» What to produce: Within the entries below, find the portion that opens with the line containing "Write part 2" and closes with the line containing "return screws". Retype that portion exactly and only.

» Provided records:
- - - - -

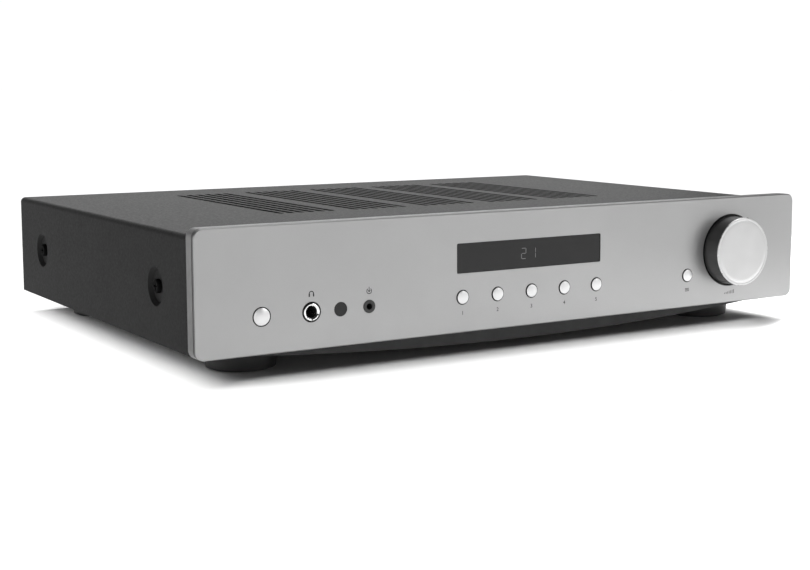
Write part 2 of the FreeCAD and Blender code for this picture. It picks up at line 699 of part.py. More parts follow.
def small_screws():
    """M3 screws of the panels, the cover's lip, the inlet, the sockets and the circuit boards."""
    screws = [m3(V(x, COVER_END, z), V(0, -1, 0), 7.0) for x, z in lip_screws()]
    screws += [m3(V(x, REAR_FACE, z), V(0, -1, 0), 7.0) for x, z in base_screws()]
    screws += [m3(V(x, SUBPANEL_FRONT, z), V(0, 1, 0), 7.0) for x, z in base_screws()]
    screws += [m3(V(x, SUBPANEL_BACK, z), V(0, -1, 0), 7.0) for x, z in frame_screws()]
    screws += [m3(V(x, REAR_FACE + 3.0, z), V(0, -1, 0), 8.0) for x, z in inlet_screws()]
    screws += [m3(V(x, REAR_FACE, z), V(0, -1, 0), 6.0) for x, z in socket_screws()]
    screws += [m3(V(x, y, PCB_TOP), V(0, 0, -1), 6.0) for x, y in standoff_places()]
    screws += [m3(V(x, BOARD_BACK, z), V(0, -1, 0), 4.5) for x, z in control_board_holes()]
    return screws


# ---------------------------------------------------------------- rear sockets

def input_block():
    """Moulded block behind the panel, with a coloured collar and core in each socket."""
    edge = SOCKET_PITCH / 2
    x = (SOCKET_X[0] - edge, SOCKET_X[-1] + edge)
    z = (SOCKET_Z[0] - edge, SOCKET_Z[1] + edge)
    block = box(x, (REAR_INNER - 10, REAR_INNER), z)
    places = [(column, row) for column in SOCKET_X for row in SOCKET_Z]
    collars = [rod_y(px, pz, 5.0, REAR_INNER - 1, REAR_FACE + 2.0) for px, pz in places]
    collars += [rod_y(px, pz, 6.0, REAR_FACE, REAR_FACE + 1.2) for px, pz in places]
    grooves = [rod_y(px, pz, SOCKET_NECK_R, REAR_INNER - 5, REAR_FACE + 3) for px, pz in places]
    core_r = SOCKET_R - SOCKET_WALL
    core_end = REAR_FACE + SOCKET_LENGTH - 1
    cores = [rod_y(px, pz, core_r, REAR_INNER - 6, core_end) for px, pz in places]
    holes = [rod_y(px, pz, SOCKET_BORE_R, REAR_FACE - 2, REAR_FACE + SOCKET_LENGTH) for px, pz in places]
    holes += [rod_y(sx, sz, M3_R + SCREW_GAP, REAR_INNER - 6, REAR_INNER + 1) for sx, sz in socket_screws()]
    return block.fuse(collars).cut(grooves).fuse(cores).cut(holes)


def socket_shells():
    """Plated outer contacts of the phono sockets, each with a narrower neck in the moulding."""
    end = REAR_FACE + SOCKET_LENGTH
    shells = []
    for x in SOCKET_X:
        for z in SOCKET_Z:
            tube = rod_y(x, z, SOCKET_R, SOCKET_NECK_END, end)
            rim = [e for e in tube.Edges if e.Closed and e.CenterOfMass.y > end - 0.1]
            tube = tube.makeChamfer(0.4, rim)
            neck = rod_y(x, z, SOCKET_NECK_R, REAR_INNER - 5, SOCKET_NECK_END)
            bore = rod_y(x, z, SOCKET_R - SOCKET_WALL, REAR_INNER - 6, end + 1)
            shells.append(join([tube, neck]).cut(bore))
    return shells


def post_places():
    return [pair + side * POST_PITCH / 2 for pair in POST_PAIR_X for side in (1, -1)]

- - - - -

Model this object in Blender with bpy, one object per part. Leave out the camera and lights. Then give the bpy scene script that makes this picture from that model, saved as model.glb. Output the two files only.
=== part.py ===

- - - - -

» Output for this task:
Write part 2 of the FreeCAD and Blender code for this picture. It picks up at line 699 of part.py. More parts follow.
def small_screws():
    """M3 screws of the panels, the cover's lip, the inlet, the sockets and the circuit boards."""
    screws = [m3(V(x, COVER_END, z), V(0, -1, 0), 7.0) for x, z in lip_screws()]
    screws += [m3(V(x, REAR_FACE, z), V(0, -1, 0), 7.0) for x, z in base_screws()]
    screws += [m3(V(x, SUBPANEL_FRONT, z), V(0, 1, 0), 7.0) for x, z in base_screws()]
    screws += [m3(V(x, SUBPANEL_BACK, z), V(0, -1, 0), 7.0) for x, z in frame_screws()]
    screws += [m3(V(x, REAR_FACE + 3.0, z), V(0, -1, 0), 8.0) for x, z in inlet_screws()]
    screws += [m3(V(x, REAR_FACE, z), V(0, -1, 0), 6.0) for x, z in socket_screws()]
    screws += [m3(V(x, y, PCB_TOP), V(0, 0, -1), 6.0) for x, y in standoff_places()]
    screws += [m3(V(x, BOARD_BACK, z), V(0, -1, 0), 4.5) for x, z in control_board_holes()]
    return screws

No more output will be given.